Terzo settore: dove si nasconde il diavolo
0 commenti 1 Aprile 2015

La scelta di non fare ostruzionismo da parte delle opposizioni (del Movimento 5 Stelle in particolare) e la (conseguente) decisione della conferenza dei capigruppo di procedere a una vera e propria discussione in sede parlamentare, consente di rileggere, ancora una volta, il disegno di legge delega di riforma del terzo settore, dell’impresa sociale e del servizio civile. Una rilettura pragmatica, centrata sui dettagli; articoli e commi che possono fare la differenza per migliorare un quadro normativo che, dalla discussione in commissione, è uscito più consistente sul piano del riordino, ma forse meno efficace sul fronte dell’innovazione delle forme giuridiche e dei campi di intervento.

Ecco quindi una lista di possibili modifche puntuali che riguardano l’impresa sociale. L’elenco, naturalmente, può essere corretto e integrato commentando questo post o interagendo sui social media.

Articolo 3, comma 1, lettera d) nel quale si prevede “che alle associazioni e alle fondazioni che esercitano stabilmente e prevalentemente attività d’impresa si applichino le norme previste dai titoli V e VI del libro quinto del Codice civile, in quanto compatibili”; si tratta di una previsione importante perché può arricchire il panorama delle imprese sociali, guardando a forme giuridiche nonprofit diverse dalle cooperative sociali; per facilitare questo processo di emersione si potrebbe prevedere che per questi soggetti si applichi la disciplina in tema di impresa sociale adottando un parametro preciso, ovvero che il 70% dei ricavi venga realizzato all’interno dei settori di attività indicati dalla normativa attuale sull’impresa sociale (art. 2 comma 3 dlgs 155/06).

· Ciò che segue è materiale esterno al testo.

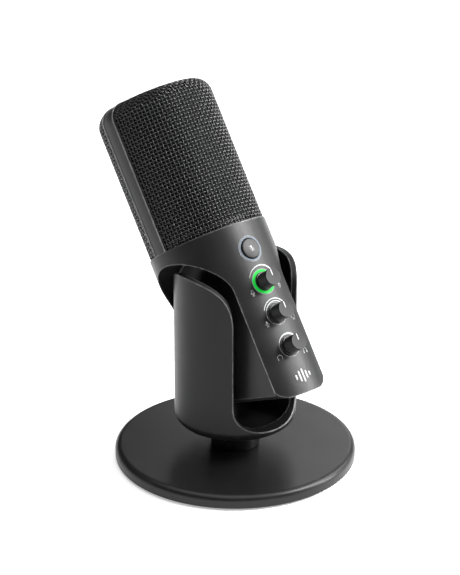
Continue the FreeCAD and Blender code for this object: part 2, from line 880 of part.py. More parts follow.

Articolo 6, comma 1, lettera b) che prevede “l’ampliamento dei settori di attività di utilità sociale, aggiungendo ai settori previsti dal decreto legislativo 24 marzo 2006, n. 155, anche quelli del commercio equo e solidale, dei servizi al lavoro finalizzati all’inserimento dei lavoratori svantaggiati, dell’alloggio sociale e dell’erogazione del microcredito da parte di soggetti a ciò abilitati in base alla normativa vigente e individuazione dei limiti per lo svolgimento di attività commerciali diverse da quelle di utilità sociale“; l’indicazione precisa dei nuovi campi di attività rischia di irrigidire lo sviluppo dell’impresa sociale costringendo ad aggiornamenti successivi (non semplici da realizzare); meglio quindi tornare all’impostazione originaria del disegno di legge laddove si prevedeva in modo più semplice “l’ampliamento dei settori di attività di utilità sociale e individuazione dei limiti di compatibilità con lo svolgimento di attività commerciali diverse da quelle di utilità sociale”.

Articolo 6, comma 1, lettera c) riguarda l’annosa questione della ripartizione degli utili e della remunerazione del capitale sociale affermando che queste modalità sono da “assoggettare a condizioni e limiti massimi, differenziabili anche in base alla forma giuridica adottata dall’impresa, in analogia con quanto disposto per le cooperative a mutualità prevalente, che assicurino in ogni caso la prevalente destinazione degli utili al conseguimento degli obiettivi sociali“. E’ evidente in questo passaggio l’equilibrismo del legislatore tra l’esigenza di differenziale i “cap” alla distribuzione e alla remunerazione tra i vari modelli di impresa sociale e l’esigenza di rimarcare il modello cooperativo come bechmark a cui ispirare la nuova norma. Ma così congegnata la norma rischia di scontentare un po’ tutti; meglio quindi una scelta di campo più definita: o il rimando esplicito al modello cooperativo o l’introduzione di limiti differenziali che valorizzino modelli di impresa sociale che si definiscono per l’intensità di capitale e la conseguente adozione di schemi “low profit”.

Articolo 9, comma 1, lettera i) dove si prevede che “promozione dell’assegnazione in favore degli enti di cui all’articolo 1, anche in associazione tra loro, degli immobili pubblici inutilizzati, nonché, tenuto conto della disciplina in materia, dei beni immobili e mobili confiscati alla criminalità organizzata, secondo criteri di semplificazione e di economicità, anche al fine di valorizzare in modo adeguato i beni culturali e ambientali“. Il riferimento al solo articolo 1 della legge sembrerebbe escludere le imprese sociali normate all’art. 6; se questo fosse vero (ed in effetti nel comma precedente dove si istituisce il fondo rotativo si fa esplicito riferimento alle organizzazioni di cui ai due articoli 1 e 6) si trattarebbe di una importante limitazione per le imprese sociali come attori della rigenerazione di asset comunitari.

La discussione è aperta… e il voto imminente.